The acting is *dismal* to the point of being comical, and the directing is a third-rate, inept attempt to knock-off established, 'conventional' direction methods. The lead actors and actress are utterly unconvincing, reprehensibly incapable of portraying even the shallow, predictable roles written for them, and NO aspect of the film even attempts to compensate for this crippling deficiency. The lead role of a schizophrenic with 3-4 (more???) personalities was so unconvincing that I couldn't even attribute ONE personality to her. And her romantic lead's forced, strained, and horribly contrived attempts to portray emotion via various eyebrow gesticulations, was nothing short of high comedy. Even though I saw this on a two-dimensional television screen, several of the 'major' performances were *so* ... anti-inspired ("uninspired" just isn't strong enough a term) that I was hard-pressed to even find more than one dimension in their portrayals.
The script might have held some merit in its conceptual stage, but the execution was so despicably shy of even a modest mark, that I really couldn't assess whether the screenwriter was as inept as the director and actors. This movie did make me appreciate the fact that on even a bad movie, there are scores of crew doing as good a job in their roles as can be asked for, yet the overall film is so weak that everyone associated with it is tainted. Could the editor have fixed this carnage? No, but the film is so patently horrible that we'll never even consider that he might have tried his/her best, or that it somehow could have been even worse if he/she had done less. There were no faults in the technical aspects of sound, lighting, and more, but the movie's so wretched that we'll never pause to say, "Nice lighting!" ... I guess that disasters like this are why unions are formed for the innocent crew linked to train-wrecks far beyond their control. :)
I will say that there is a modicum of entertainment value here, in witnessing scenes so thoroughly butchered that they are complete caricatures of what they mean to be. The incomprehensibly-excessive, ridiculously unconvincing reactions to the smallest things in this movie are genuinely humorous at times, right down to one of the final scenes, in which the male star arrives at work with black shoe-polish on his cheekbone, yet with immaculate hair and dress, and his co-workers all *try* to react as though he were clearly knocking at Death's door, and he ploddingly, deliberately assures them, "I'm OK. Really. No, I mean. I'm fine." over a chorus of insincere, muffled, "Oh my Lord"s and "Were you in a car wreck?" queries.
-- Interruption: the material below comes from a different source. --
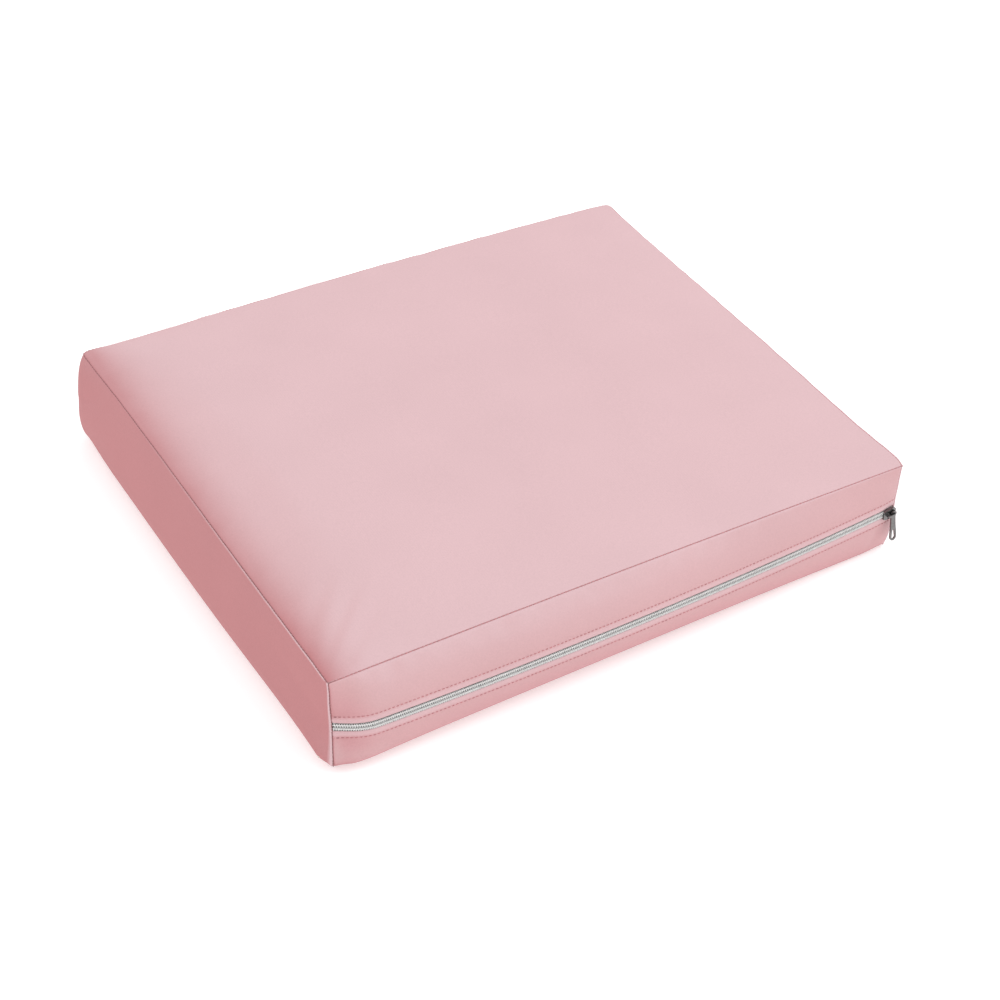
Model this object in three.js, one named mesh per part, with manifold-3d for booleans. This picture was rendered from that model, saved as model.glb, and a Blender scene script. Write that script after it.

I realize that inexperienced personalities in the business have to start somewhere, but hopefully efforts as weak as this are ejected before the people involved actually gain any sort of professional or even scholastic acknowledgement that they're entitled to make a film. This should be a high school junior's project with serious production problems, not the result of someone's (or worse, several people's) efforts in the world of professional film-making. That any studio, even a small one, would commit to producing and actually releasing this in anything more than the director's basement, is shocking and depressing to anyone with an appreciation of cinematic arts.
View at your own risk, but if you're prepared to waste this 2-hour chunk of your life, I hope you have a sarcastic sense of humor, and perhaps a edge-softening beverage close at hand.